A small number of the Company’s Bass stores were excluded from the sale and were deemed to be impaired as of the end of the third quarter of 2013. The Company recorded a loss of $1.2 million related to the impaired stores. In addition, the Company recorded a gain of $3.3 million as a result of writing off certain liabilities in connection with the transaction. The Company also recognized costs related to severance and termination benefits for certain Bass employees, which totaled $1.9 million.
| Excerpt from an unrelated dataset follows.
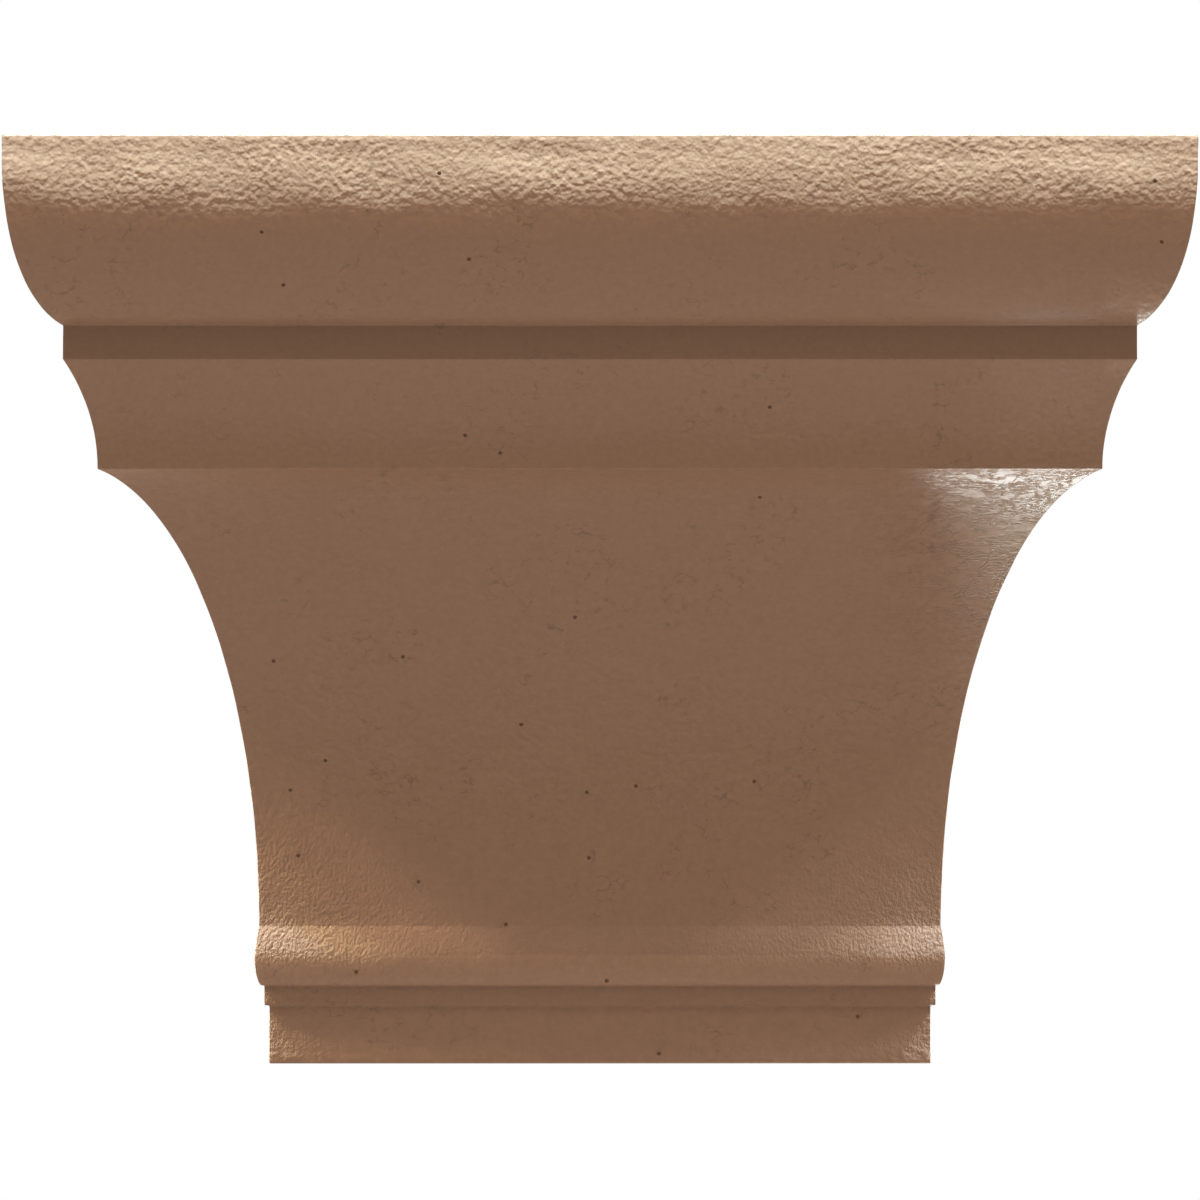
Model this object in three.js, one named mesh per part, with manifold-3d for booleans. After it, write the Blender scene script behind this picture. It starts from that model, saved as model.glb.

The above-mentioned items were included in selling, general and administrative expenses in the Company’s Consolidated Income Statement for the year ended February 2, 2014 and were included in the Heritage Brands Retail segment.

In connection with the sale, the Company guaranteed lease payments for substantially all Bass retail stores included in the sale pursuant to the terms of noncancelable leases expiring on various dates through 2022. The estimated fair value of these guarantee obligations at the time of the sale was $4.4 million, which was recorded in the Heritage Brands Retail segment and was included in selling, general and administrative expenses in the Company’s Consolidated Income Statement for the year ended February 2, 2014. The estimated fair value of these guarantee obligations as of January 31, 2016 and February 1, 2015 was $1.9 million and $3.0 million, respectively, which was included in accrued expenses and other liabilities in the Company’s Consolidated Balance Sheets. Please see Note 11, “Fair Value Measurements,” and Note 21, “Guarantees,” for a further discussion.

In connection with the items outlined above, the Company recorded a net pre-tax loss of $20.2 million during 2013.